3. Islam menganjurkan saling menasehati. Ketika semua anggota masyarakat melakukan aktifitasnya, tidak dapat dipungkiri akan terdapat kekeliruan dan kekhilafan dalam diri masing-masing. Oleh karena itu, saling menasehati dan bertegur sapa merupakan sebuah langkah untuk menemukan kebenaran dari berbagai kalangan. Demikian pula dalam sebuah sistem kenegaraan, dimana seorang kepala negara tidak bisa bertindak absolut. Ia harus tetap dikritisi oleh lembaga pengawas dalam negara.
4. Keadilan. Sebuah negara akan bangkit dan memiliki peradaban jika keadaan negara adil dan stabil. Dimana setiap hak warganegara diberikan tanpa pandang bulu. Tidak ada perbedaan antara warga negara lokal dan asing. (QS 16: 90).
Pada salah satu pembahasan buku ini, dipaparkan tentang sebuah sistem politik bernegara dalam kacamata Islam, dimana komponen-komponen (miniatur) sebuah negara terdiri dari :
1. Kepala negara (hâkim). Merupakan lembaga tinggi negara yang memiliki kebijakan-kebijakan politik internal dan eksternal. Hal ini telah dicontohkan oleh Khulafâ ar-Rasyidin.
2. Jamâ'ah ahl al-hal wa al-'Aqd. Merupakan lembaga tertinggi dalam negara yang memiliki wewenang untuk mengangkat dan menurunkan kepala negara. Hal ini telah tercermin dalam sistem pengangkatan Khulafâ ar-Rasyidin.
3. Majlis as-Syûrâ'. Merupakan lembaga perkumpulan wakil masyarakat yang telah dipilih dan dipercaya sebagai penyalur aspirasi masyarakat untuk disampaikan kepada kepala negara.
4. Dîwân al-Madzhâlim. Merupakan sebuah lembaga keamanan masyarakat. Jika hak-hak sebuah komunitas masyarakat terdzhalimi, maka dewan ini memiliki tanggungjawab perlindungan dan keamanan. Lembaga ini bertanggungjawab secara hukum kepada kepala negara.

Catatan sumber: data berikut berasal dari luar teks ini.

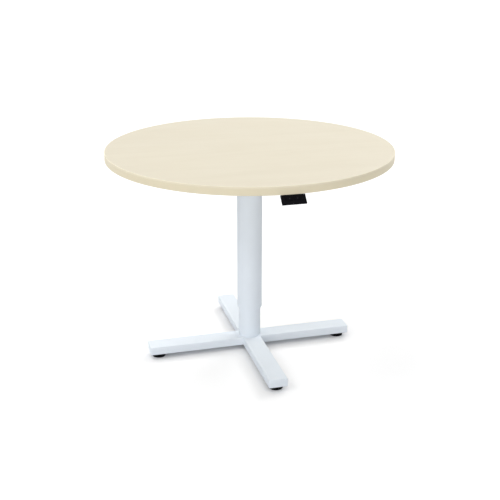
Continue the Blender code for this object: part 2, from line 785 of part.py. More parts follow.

5. Sulthah tanfîdziyah. Merupakan pemegang kebijakan politik, sosial dan ekonomi internal sebuah negara. Lembaga ini dipimpin oleh seorang perdana menteri (Wazîr al-Wuzarât, Chief of Ministry) yang membawahi beberapa menteri departemen.
6. Dîwân al-Hisbah li ad-Daulah. Lembaga ini berfungsi sebagai pengontrol debet-kredit keuangan negara yang digunakan oleh perangkat negara diatas.
Inilah sekilas tentang miniatur negara dalam Islam yang ditawarkan oleh Mahmud al-Murakiby. Buku ini akan sangat bermanfaat untuk menambah wawasan intelektual kita, walaupun ada beberapa hal yang harus tetap dikritisi.